University of Michigan law professor Frank Vandervort, however, said he wasn’t surprised the defense chose to put Crumbley on the stand, and said it was likely to gain sympathy from the jurors.
“I think the jury almost needs to hear from her,” Vandervort said. “I think the jury is going to want to know, ‘How does she explain these things?’”
Has there ever been a case like this before?
Whether the Crumbley parents are convicted or acquitted, the case could have broad implications because of the unique and extreme factors involved, and the rare legal theory of holding parents accountable for their children’s violent actions.
Winkler said whether to charge parents and what to charge them with is a very difficult decision for prosecutors to make. Parents of shooters also suffer greatly after these tragedies, he said, and it can be very difficult to prove a direct line between parents’ actions (or lack thereof) and their child’s actions. If parents’ behavior doesn’t seem especially “blameworthy,” it can be especially difficult in more gun-friendly states where children regularly partake in activities like hunting with parents, Winkler said.
Parents have done jail time before when their children have gotten their hands on guns and shot people, but they have usually been for lesser charges. Vandervort noted two other examples: The mother of a 6-year-old who shot his teacher in Newport News, Virginia, last year was sentenced for child neglect and firearms offenses; and the father of the adult gunman in the deadly 2022 Fourth of July parade shooting in Illinois served time for sponsoring a firearm application for his son.
Notably also in Michigan, a man who lived in the same house as a 6-year-old boy who shot and killed classmate Kayla Rolland in 2000 was charged and pleaded guilty to involuntary manslaughter for leaving the gun accessible to the child in a shoebox. Much different circumstances than the Crumbley case, Vandervort said.
“That we have to go back 20 years to find a similar case exemplifies how really unusual this case is,” Vandervort said.
How does the outcome of this trial impact future cases?
Prosecutors have said the “egregious” aspects of the case include the clear signs the shooter was in mental distress leading up to the shooting and that his parents ignored it. They claimed the shooter should have been taken for immediate treatment the morning of the shooting when his parents were called into school to discuss troubling drawings and statements he had written on a math assignment.
But the parents did not want to. Prosecutors also said the parents bought the murder weapon as a gift for their son days before the shooting instead of getting him treatment.
Those are all extreme factors, Winkler and Vandervort agreed.
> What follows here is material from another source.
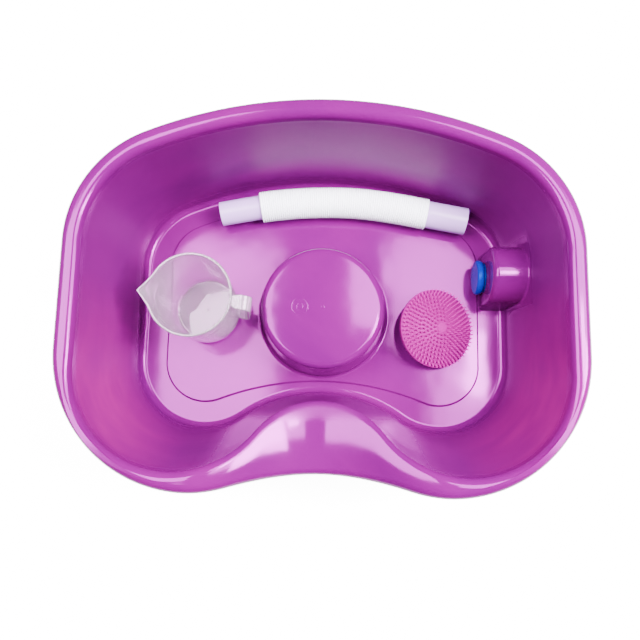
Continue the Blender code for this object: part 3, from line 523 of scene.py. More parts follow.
    def inside(self):
        """The skin that shows, from the skirt over the roll, down the wall and up the middle."""
        b = self.b
        lip = b.wall / 4
        rings = [self.ring(self.rim.inset(lip), self.skirt_z, 1)]
        rings.append(self.ring(self.rim, self.skirt_z + lip, 1))
        rings += self.roll(self.rim, 1, b.roll_radius, spread(0, pi / 2, 9))
        rings += [self.neck_rest(part) for part in spread(0, 1, 14)[1:-1]]
        rings += self.roll(self.mouth, -1, b.roll_radius, spread(pi / 2, 0, 9))
        rings += self.walls(0, spread(1, 0, 8)[1:-1], 9) + self.platform_edge(0)
        bosses, top = self.bosses(0, 6, 8, 12)
        return rings + bosses, top

    def underside(self):
        """The hidden skin, from inside the head support out, up the wall and round the roll."""
        b = self.b
        hollow = b.roll_radius - b.wall
        bosses, top = self.bosses(b.wall, 3, 3, 4)
        rings = bosses[::-1] + self.platform_edge(b.wall)[::-1]
        rings += self.walls(b.wall, spread(1, 0, 4)[1:-1], 5)[::-1]
        rings += self.roll(self.mouth, -1, hollow, spread(0, pi / 2, 5))
        rings += self.roll(self.rim, 1, hollow, spread(pi / 2, 0, 5))
        rings.append(self.ring(self.rim.inset(b.wall), self.skirt_z + b.wall / 4, 1))
        rings.append(self.ring(self.rim.inset(b.wall * 3 / 4), self.skirt_z, 1))
        return rings, top


# Meshes


def loft(rings, start=None, end=None):
    """Joins each ring to the next, and closes either end with a fan to its point or a face."""
    mesh = bmesh.new()
    loops = [[mesh.verts.new(point) for point in ring] for ring in rings]
    number = len(loops[0])
    for near, far in zip(loops, loops[1:]):
        for i in range(number):
            j = (i + 1) % number
            mesh.faces.new((near[i], near[j], far[j], far[i]))
    for loop, point in ((loops[0], start), (loops[-1], end)):
        if point is None:
            mesh.faces.new(loop)
            continue
        tip = mesh.verts.new(point)
        for i in range(number):
            mesh.faces.new((loop[i], loop[(i + 1) % number], tip))
    bmesh.ops.recalc_face_normals(mesh, faces=mesh.faces)
    return mesh


def welded(mesh):
    """Joins a mesh's equal points and turns its faces outwards."""
    bmesh.ops.remove_doubles(mesh, verts=mesh.verts, dist=WELD)
    bmesh.ops.recalc_face_normals(mesh, faces=mesh.faces)
    return mesh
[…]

The two were split on whether they thought the Crumbley parents’ trials could have future legal implications such as encouraging prosecutors to bring charges against the parents of future mass shooters.
Winkler thought that was certainly possible, but acknowledged that while there will likely be future school shootings under similar circumstances, the evidence may not be as strong as in the Crumbley case.
“I think this case could be a landmark precedent that encourages more criminal charges against the parents of school shooters,” Winkler said.
Vandervort thought there would be very few future cases quite like this, and said it’s a very legally difficult case to argue despite the extreme circumstances. But regardless of the verdict, he said the local community would feel a sense of justice after hearing all the facts come out.
And either way, the fact that two parents were charged with involuntary manslaughter for the four lives their son took with the gun they bought him should send a strong message that parents must be extremely cautious with guns in the home.
“This could be a turning point, if there’s a conviction, where we see more attention being paid to parents of school shooters, and there may be some good in that,” Winkler said.
“On the one hand, it’s sad because the parents have suffered a great loss too. On the other hand, we live in a very heavily armed society. We need to do everything we can to keep guns out of the hands of dangerous people. And that’s going to rely on each and every gun owner to do their part to keep their firearms secure and not provide firearms to people who can’t be trusted.”